General gauge algebra identity

Question

In https://arxiv.org/abs/1011.1145 the following rather general gauge algebra identity (2.4) is used

$$\delta_{gct}(\xi) B_\mu^{\>\>A} + \xi^\lambda R_{\mu\lambda}^{\quad\! A} -\sum_{\{C\}}\delta(\xi^\lambda B_\lambda^{\>\>C})B_\mu^{\>\>A} = 0 $$

The free $A$ index references any chosen gauge transformation in the gauge algebra, $B_\mu^{\>\>A}$ its corresponding gauge field / connection, $R_{\mu\nu}^{\quad\! A}$ its corresponding field strength / curvature, and $\xi = \xi^\lambda \partial_\lambda$ the generator of the general coordinate transformations $\delta_{gct}(\xi)$. The last sum over $C$ is the sum over all gauge transformations $\delta_C$ in the gauge algebra.

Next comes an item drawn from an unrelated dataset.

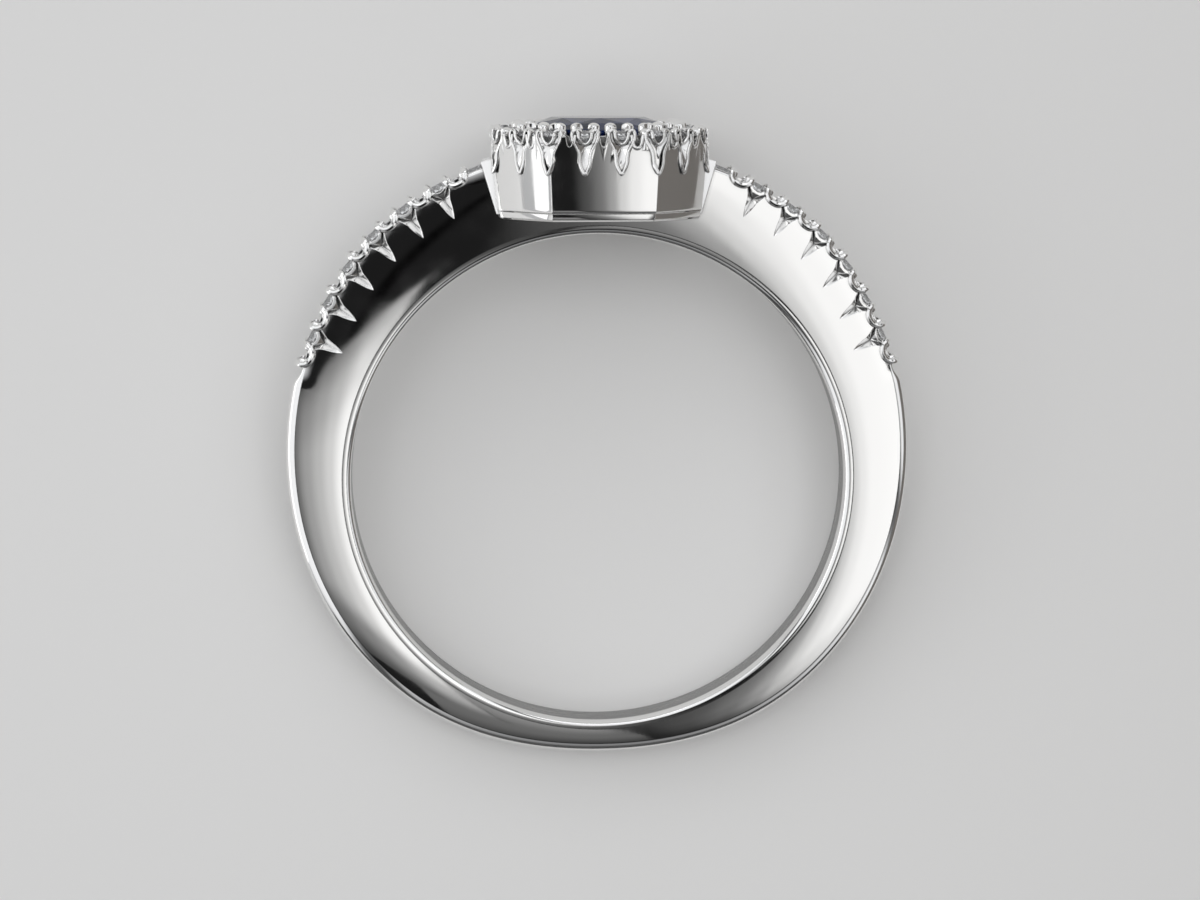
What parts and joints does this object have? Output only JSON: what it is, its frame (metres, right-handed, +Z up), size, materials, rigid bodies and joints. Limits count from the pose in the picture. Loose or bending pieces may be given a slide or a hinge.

What follows is clear (and is not relevant to my post) but the author provides no explanation of this identity nor cites a reference where to look it up. Presumably it is valid for any gauge algebra that closes off-shell? Anyway, this relation is not clear to me. Can anyone please provide a derivation of this identity or a reference where it is derived? Thank you.

Answer 1

OK, I figured it out myself.

$$\begin{eqnarray}\delta_{gct}(\xi) B_\mu^{\>\>A} &\;=\;& \mathcal L_\xi B_\mu^{\>\>A} \\ &=& \xi^\lambda\partial_\lambda B_\mu^{\>\>A} + B_\lambda^{\>\>A}\partial_\mu \xi^\lambda \\ &=& \xi^\lambda\partial_{[\lambda} B_{\mu]}^{\>\>A} + \partial_\mu(\xi^\lambda B_\lambda^{\>\>A})\\ &=& \xi^\lambda \big( \partial_{[\lambda} B_{\mu]}^{\>\>A} + f_{BC}^{\quad A} B_\lambda^{\>\>B}B_\mu^{\>\>C} \big) + \partial_\mu(\xi^\lambda B_\lambda^{\>\>A}) + f_{BC}^{\quad A} B_\mu^{\>\>B}(\xi^\lambda B_\lambda^{\>\>C})\\ &=& \xi^\lambda R_{\lambda\mu}^{\quad \!A} + \delta \big(\epsilon = {\textstyle\sum}_C \xi^\lambda B_\lambda^{\>\>C}) B_\mu^{\>\>A} \end{eqnarray}$$ Notation: Here $\mathcal L$ is the Lie derivative, index antisymetrization is normalized as $T_{[ab]} \equiv T_{ab}-T_{ba}$, and summation on a contracted internal gauge index $A, B, C,...$ means over the entire gauge algebra. So for gauged Poincare the sum on $B^C$ runs over the vielbein $e^a$ and Lorentz connection $\omega_a^{\>\,b}$. The last term happens to be the action of gauge algebra transformation $\delta(\epsilon)$ acting on the fixed connection $B_\mu^{\>\>A}$, but with the usual gauge parameter $\epsilon$ replaced by $\sum_C\xi^\lambda B_\lambda^{\>\>C}$.